Prior to the launch of its own tool, Getty had been a vocal critic of generative AI products like Stable Diffusion, which was trained on a subset of its image content library. Earlier this year, Getty sued AI startup Stability AI, which was involved with the creation of Stable Diffusion, for allegedly copying and processing millions of images and associated metadata owned by Getty without informing or compensating Getty contributors.

Peters has previously compared the current legal landscape in the generative AI scene to the early days of digital music, where companies like Napster offered popular but illegal services before new deals were struck with license holders like music labels. “We think similarly these generative models need to address the intellectual property rights of others, that’s the crux of it,” he told The Verge in an interview in January. “And we’re taking [legal] action to get clarity.”

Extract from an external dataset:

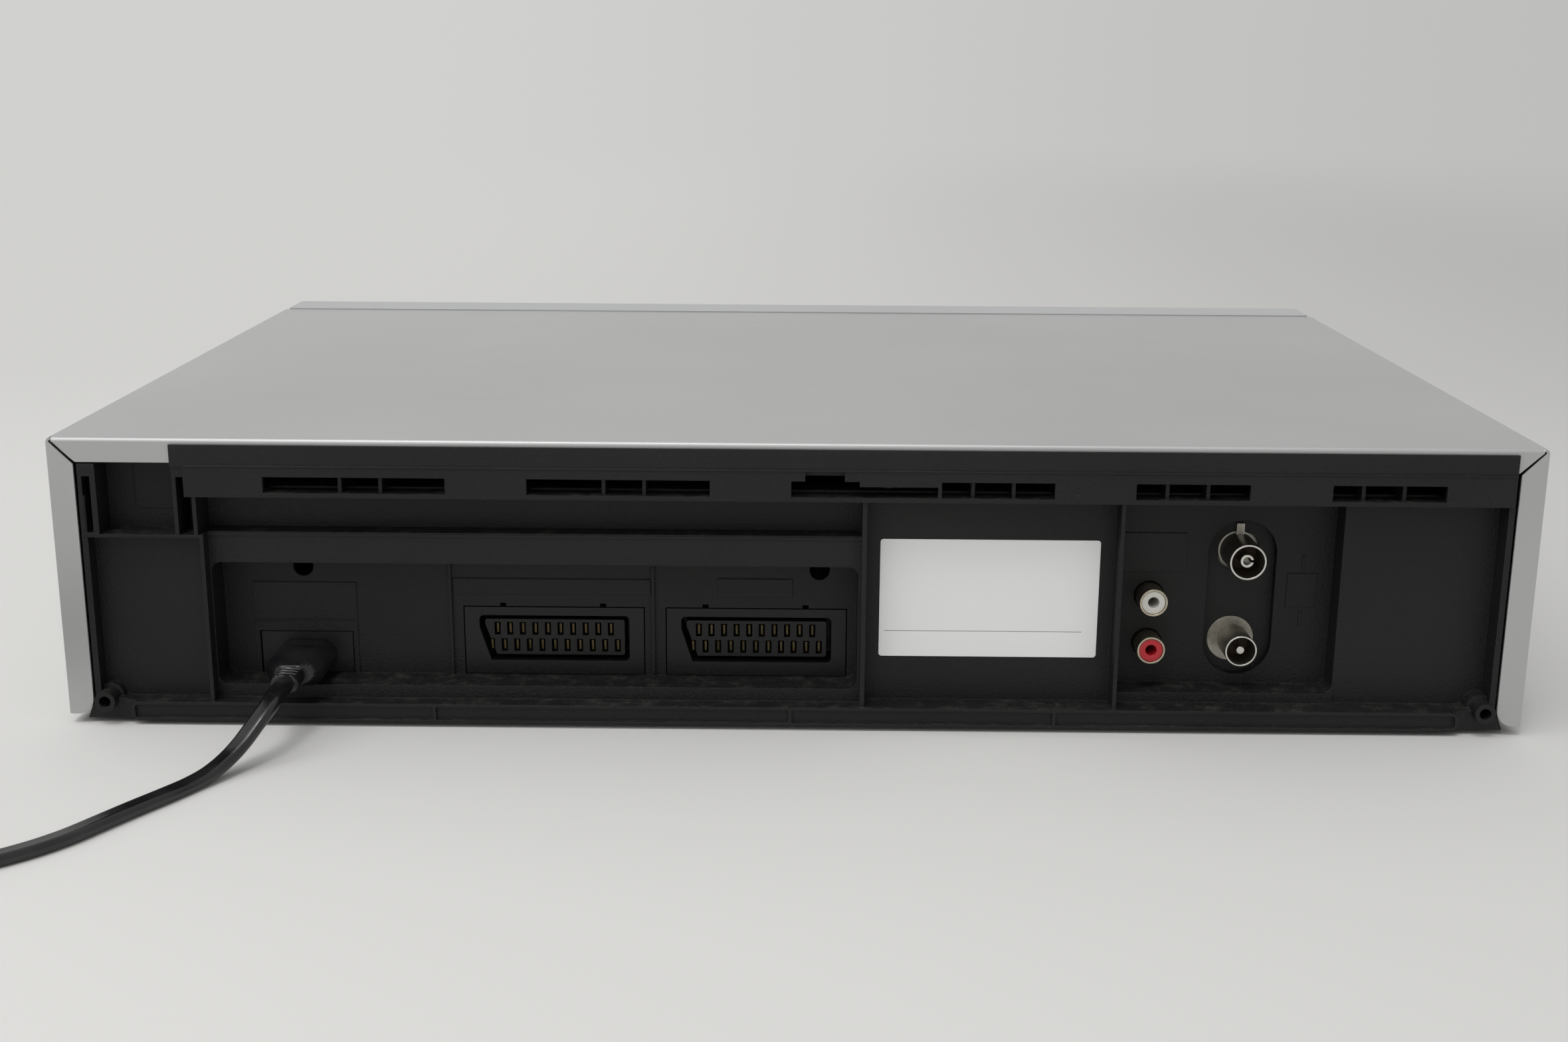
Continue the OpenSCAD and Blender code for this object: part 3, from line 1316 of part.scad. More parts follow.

Some companies developing generative AI tools, including Stability AI, argue that their content scraping practices are protected by fair use doctrine — at least in the U.S. But it’s a matter that’s unlikely to be settled anytime soon.

Getty isn’t the only company exploring “safer,” more ethical approaches (in the commercial sense) to generative AI, it’s worth noting.

AI startup Bria offers a generative AI art tool trained on content that Bria licenses from partners, including individual photographers and artists, as well as media companies and stock image repositories, which receive a portion of the company’s revenue. Recently launched avatar creator Ascendant Art, meanwhile, is promising to pay royalties to the artists who voluntarily submit their artwork to train its models.

It’s not just startups. Getty Images rival Shutterstock reimburses creators whose work is used to train AI art models. Adobe, meanwhile, says that it’s developing a compensation model for contributors to Adobe Stock, its stock content library, that’ll allow them to “monetize their talents” and benefit from any revenue its generative AI technology, Firefly, brings in.